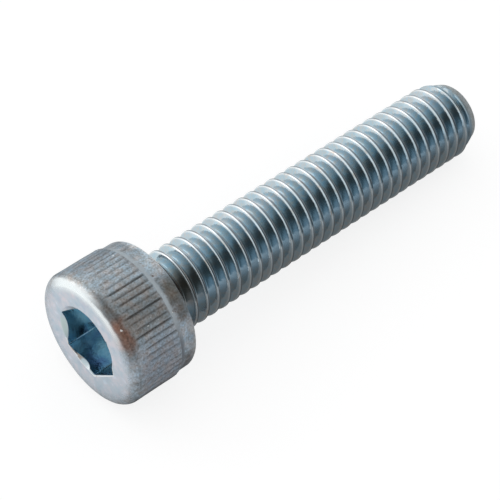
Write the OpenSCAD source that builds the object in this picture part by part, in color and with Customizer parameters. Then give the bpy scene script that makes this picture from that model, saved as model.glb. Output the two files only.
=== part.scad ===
// Hex socket cap screw, M6 x 30, threaded up to the head, lying on its side.
// Millimetres, +Z up. The screw rests on two ridges of its knurled head and on the last
// full crest of its thread, so its axis falls from the head towards the point.

/* [Thread] */
// Nominal diameter across the thread crests
thread_d = 6; // [5:0.1:8]
// Distance from one crest to the next
pitch = 1; // [0.8:0.05:1.25]
// Length under the head, from the bearing face to the point
length = 30.4; // [16:0.2:40]
// Hand of the helix: -1 is left-hand, 1 is the common right-hand
thread_hand = -1; // [-1, 1]
// Distance from the bearing face to the first crest on the underside
first_crest = 0.45; // [0:0.01:0.99]
// Flat sides round one turn of the thread
turn_sides = 36; // [24:2:40]

/* [Head] */
// Height of the head above the bearing face
head_h = 5.7; // [5:0.1:8]
// Diameter over the knurl ridges
knurl_d = 10.22; // [10.1:0.04:10.9]
// Number of knurl ridges round the head
knurl_count = 64; // [48:2:80]
// Depth of the grooves between the ridges
knurl_depth = 0.16; // [0.12:0.01:0.3]
// How far the ridges stand out past the plain collar below them
rim_step = 0.15; // [0.1:0.01:0.2]
// Height of the plain collar above the bearing face
collar_h = 1.15; // [0.8:0.05:2]
// Length of the smooth shoulder between the collar and the ridges
rim_h = 0.4; // [0.2:0.05:0.6]
// Radius of the soft front edge of the head
front_edge_r = 0.75; // [0.3:0.05:1]
// Radius at the edge of the bearing face
bearing_edge_r = 0.4; // [0.1:0.05:0.5]
// Radius of the fillet between the bearing face and the neck
neck_r = 0.4; // [0.35:0.05:0.6]

/* [Socket] */
// Width of the hexagon across its flats
socket_af = 5; // [3.5:0.1:5.5]
// Depth of the hexagon's walls from the front face
socket_depth = 3.1; // [2:0.1:3.6]
// Depth of the shallow cone in the socket's floor
floor_cone_h = 0.3; // [0.2:0.05:0.8]
// Turning of the socket about the axis, degrees
socket_turn = 46; // [0:1:60]
// How far the mouth chamfer reaches past the hexagon's corners
mouth_margin = 0.04; // [0:0.02:0.3]
// Angle between the mouth chamfer and the axis, degrees
mouth_angle = 50; // [40:1:60]

/* [Point] */
// Diameter of the flat end of the point
point_d = 4.6; // [3.6:0.1:5]
// Length of the taper from the last full crest to the end
point_h = 1.7; // [1:0.1:2.5]
// Radius where the taper meets the flat end
point_edge_r = 0.35; // [0.1:0.05:0.4]

/* [Hidden] */

steel = [0.68, 0.73, 0.78];
round_sides = 96;
arc_steps = 6;

// Thread form: 60 degree flanks, a crest an eighth of the pitch wide and a narrow root
flank_angle = 30;
crest_half = pitch/16;
thread_depth = 0.6134*pitch;
root_half = pitch/2 - crest_half - thread_depth*tan(flank_angle);
crest_r = thread_d/2;
root_r = crest_r - thread_depth;
// The plain neck under the head stands this far below the crests, near the pitch line
neck_foot_r = crest_r - 0.3*pitch;
// Length over which the neck runs out into the root, and how far below the root it ends
runout_h = 0.6*pitch;
neck_sink = 0.06;
// How far the shank reaches into the head
shank_sink = pitch/2;
// Rings of the thread start this far inside the head and end this far past the point
lead_in = 2*pitch;
turns = ceil((length + 2*lead_in)/pitch);
last_step = turns*turn_sides;

// Head
knurl_r = knurl_d/2;
collar_r = knurl_r - rim_step;
groove_r = knurl_r - knurl_depth;
knurl_step = 360/knurl_count;
// The grooves' outline stands this far past the ridges, which leaves each a flat land
knurl_land = 0.12;
// The shoulder rises by this share of the step; the ridges end a little above it, on a slope
shoulder_share = 0.6;
shoulder_end = collar_h + rim_h;
ridge_end = shoulder_end + 0.05;
// How far one body of the head reaches into the next
sink = 0.1;

// Socket
socket_r = socket_af/2/cos(30);
mouth_r = socket_r + mouth_margin;
mouth_h = (mouth_r - socket_af/2)/tan(mouth_angle);
// Flat rim between the floor's cone and the middle of each wall
floor_rim = 0.15;
// How far a cutting body passes the face that it cuts
overcut = 1;

// Point
point_r = point_d/2;
taper_angle = atan2(crest_r - point_r, point_h);

// Lying pose: a line that touches the lower ends of two ridges and the last full crest,
// which is a flat side there
taper_start = length - point_h;
rest_crest = first_crest + pitch*floor((taper_start - crest_half - first_crest)/pitch) + crest_half;
ridge_across = knurl_r*cos(knurl_step/2);
crest_across = crest_r*cos(180/turn_sides);
lie_tilt = atan2(ridge_across - crest_across, rest_crest + ridge_end);
axis_h = ridge_across*cos(lie_tilt) - ridge_end*sin(lie_tilt);
front_x = -(head_h - front_edge_r)*cos(lie_tilt) - (knurl_r - front_edge_r)*sin(lie_tilt) - front_edge_r;
point_x = length*cos(lie_tilt) + point_r*sin(lie_tilt);
centre_x = (front_x + point_x)/2;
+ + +
▶ [Problem statement] Only the lines from the first line of the material above through the line that contains "towards the point." should be quoted, each one exactly.

▶ [Output for this task]
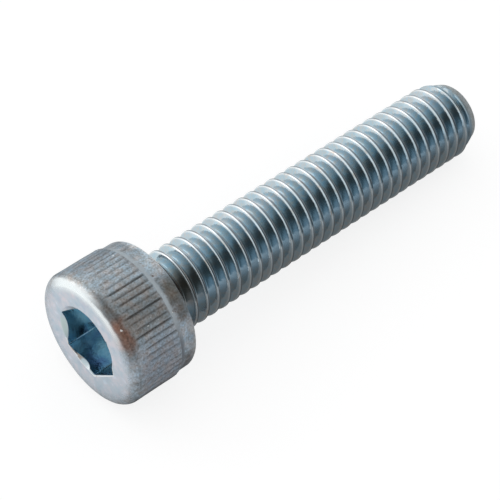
Write the OpenSCAD source that builds the object in this picture part by part, in color and with Customizer parameters. Then give the bpy scene script that makes this picture from that model, saved as model.glb. Output the two files only.
=== part.scad ===
// Hex socket cap screw, M6 x 30, threaded up to the head, lying on its side.
// Millimetres, +Z up. The screw rests on two ridges of its knurled head and on the last
// full crest of its thread, so its axis falls from the head towards the point.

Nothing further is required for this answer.